Le projet de Kais Saied repose sur la réorganisation des pouvoirs publics, en suivant une approche ascendante. Les élections se font d’abord à l’échelle locale. Les élus locaux se présentent ensuite à des élections régionales puis nationales. Exit les listes électorales. Dans le projet de Saied, les conseils locaux sont élus au scrutin uninominal. « Un accord doit être établi au préalable sur ce que le représentant, doit accomplir une fois élu. Des ateliers de travail devraient être organisés pour l’élaboration d’un projet permettant au conseil local la préparation d’un plan économique, social, culturel pour le développement local», explique Saied dans un entretien paru en mai 2018 dans l’ouvrage collectif « Que Vive la République ! Tunisie 1957-2017 » dirigé par Kamel Jendoubi.
Un projet très ambitieux
Ce projet permet également le recours du mécanisme du « recall » américain garantissant la possibilité de retirer la confiance à l’élu. Saied explique que les conseils régionaux, composés des représentants des conseils locaux, sont chargés de centraliser les différents projets conçus au niveau local. Les conseils régionaux sont aussi amenés à désigner leurs représentants au niveau du pouvoir législatif national. Les 265 délégations devraient être représentées avec un nombre égal de députés.

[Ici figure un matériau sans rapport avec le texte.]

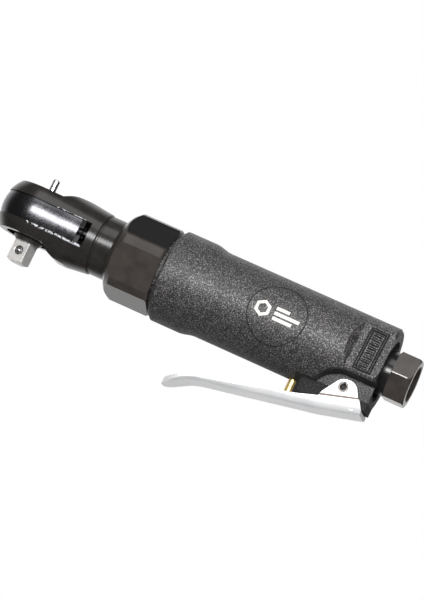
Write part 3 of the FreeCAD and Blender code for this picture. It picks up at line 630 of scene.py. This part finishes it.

Saied estime que ce projet est « réalisable » et qu’il « consacre réellement la souveraineté du pays et le régime républicain ». Dans ce système, le recours à la motion de censure est possible ; si elle est votée pour la première fois, c’est au gouvernent de démissionner, si elle est votée pour une deuxième fois lors du même mandat, c’est au président de démissionner.« C’est ainsi que la légitimité populaire incarnée par l’assemblée parlementaire, devient plus forte que celle du président», plaide Saied.
Pour que ce projet soit réalisable, il faut amender la Constitution. En l’état actuel des institutions, Saied aura besoin d’abord de l’approbation de deux tiers des membres de l’Assemblée des représentants du peuple (ARP) mais aussi de l’aval de la Cour constitutionnelle, pas encore mise en place.
Les limites d’une ambition
Les articles 143 et 144 de la Constitution encadrent la procédure de révision constitutionnelle. L’article 143 lui accorde la possibilité de porter une telle initiative à l’ARP. L’article 144 prévoit plusieurs étapes. D’abord, l’initiative de révision doit être examinée et approuvée à la majorité absolue. Ensuite, la révision doit être votée à la majorité des deux tiers des membres de l’ARP. Une troisième option est prévue par l’alinéa 3 de l’article 144. Il s’agit de la soumission du projet de révision au référendum mais après l’accord de deux tiers des députés. Sans parti, ni bloc parlementaire acquis à sa cause, Saied aura du mal à mobiliser une majorité renforcée, soit au moins 145 députés, pour faire passer une quelconque révision constitutionnelle.
A part l’adoption par le parlement, le président de la République doit soumettre le texte de révision à la Cour constitutionnelle, en vertu des articles 120 et 144 de la Constitution. Selon l’article 120 : « La Cour constitutionnelle est seule compétente pour contrôler la constitutionnalité (…) des projets de lois constitutionnelles qui lui sont soumis par le Président de l’Assemblée du peuple, selon les modalités de l’article 144, ou afin de contrôler le respect des procédures de révision de la Constitution (…) ». Toutefois, l’inexistence de la Cour constitutionnelle rend inenvisageable tout projet de révision constitutionnelle pour le moment.
Supposons qu’une fois toutes les conditions réunies et que la révision de la Constitution a pu avoir lieu, le projet de Kais Saied requiert également l’amendement par l’ARP de la loi électorale ainsi que le Code des collectivités locales. Là aussi, il a besoin d’une majorité pour faire passer ces révisions.
Face à un tel état de fait, quel scénario envisagé par Kais Saied ? Il a répondu à cette question en évoquant « la responsabilité politique » des élus qui refuseraient son projet« devant le peuple ». A-t-il d’autres choix que la mobilisation populaire comme moyen de pression ? Les résultats des élections législatives prévues le 6 octobre révèleront probablement d’autres options.